Hemingway and Wine: Around the Globe. Very interesting about Hemingway places, drinks, anecdotes. Best, Christine

Ernest Hemingway Was Everyman’s Wine And Spirits Lover

John Mariani

  • Ernest Hemingway and Martha Gelhorn Make a Toast

“As I ate the oysters with their strong taste of the sea and their faint metallic taste that the cold white wine washed away, leaving only the sea taste and the succulent texture, and as I drank their cold liquid from each shell and washed it down with the crisp taste of the wine, I lost the empty feeling and began to be happy and to make plans.”    —A Moveable Feast(1964)

Life’s greatest gifts to Ernest Hemingway were his appetite and being born in a century that allowed him to indulge it. No one travelled more widely or immersed himself so deeply in the culture of a place, picking up the language on the street, so that he could say with certainty, “If a man is making up a story, it will be true in proportion to the amount of knowledge of life that he has and how conscientious he is.”

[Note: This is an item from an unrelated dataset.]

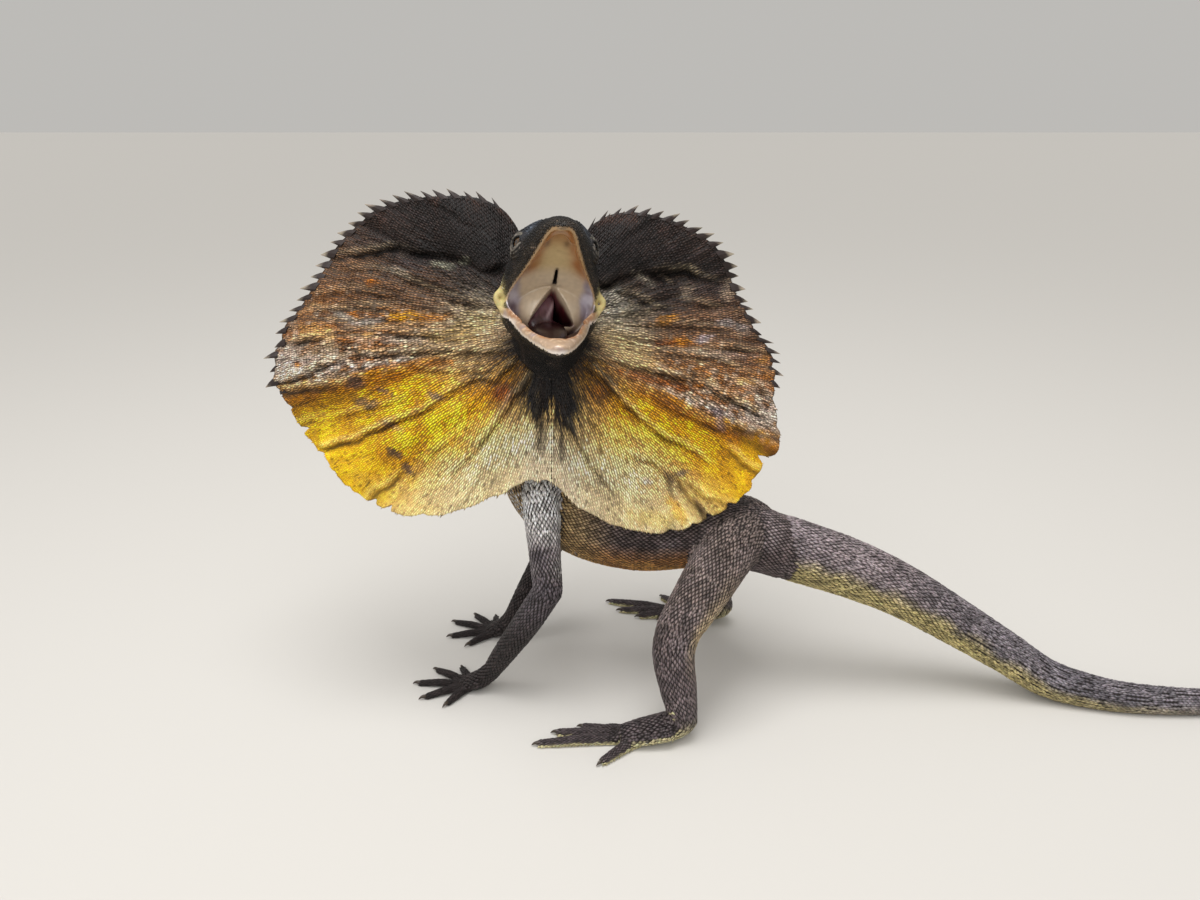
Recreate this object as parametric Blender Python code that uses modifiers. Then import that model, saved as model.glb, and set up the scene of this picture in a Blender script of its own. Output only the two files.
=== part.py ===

He knew a tremendous amount about wine, which he called “one of the most civilized things in the world and one of the natural things of the world that has been brought to the greatest perfection, and it offers a greater range for enjoyment and appreciation than, possibly, any other purely sensory thing which may be purchased.” He had an amazing capacity without getting drunk, though he often did, and he could write descriptions with great exactitude about drinks like the sugar-less frozen daiquiri at the La Floridita bar in Havana: “The frapped part of the drink was like the wake of a ship and the clear part was the way the water looked when the bow cut it when you were in shallow water over marl bottom. That was almost the exact color.” He held the official record for the largest number of daiquiris (which he liked without sugar) at La Floridita.

 He liked his Martinis made with 15 parts gin and one of dry vermouth, a mix he called a “Montgomery” after the British Field Marshall, who liked to outnumber his enemy by that ratio before attacking. Hemingway preferred Russian vodka, Gordon’s gin, and Bacardi rum, and called deusico, a Turkish coffee he tried in Constantinople, a “tremendously poisonous, stomach rotting drink.”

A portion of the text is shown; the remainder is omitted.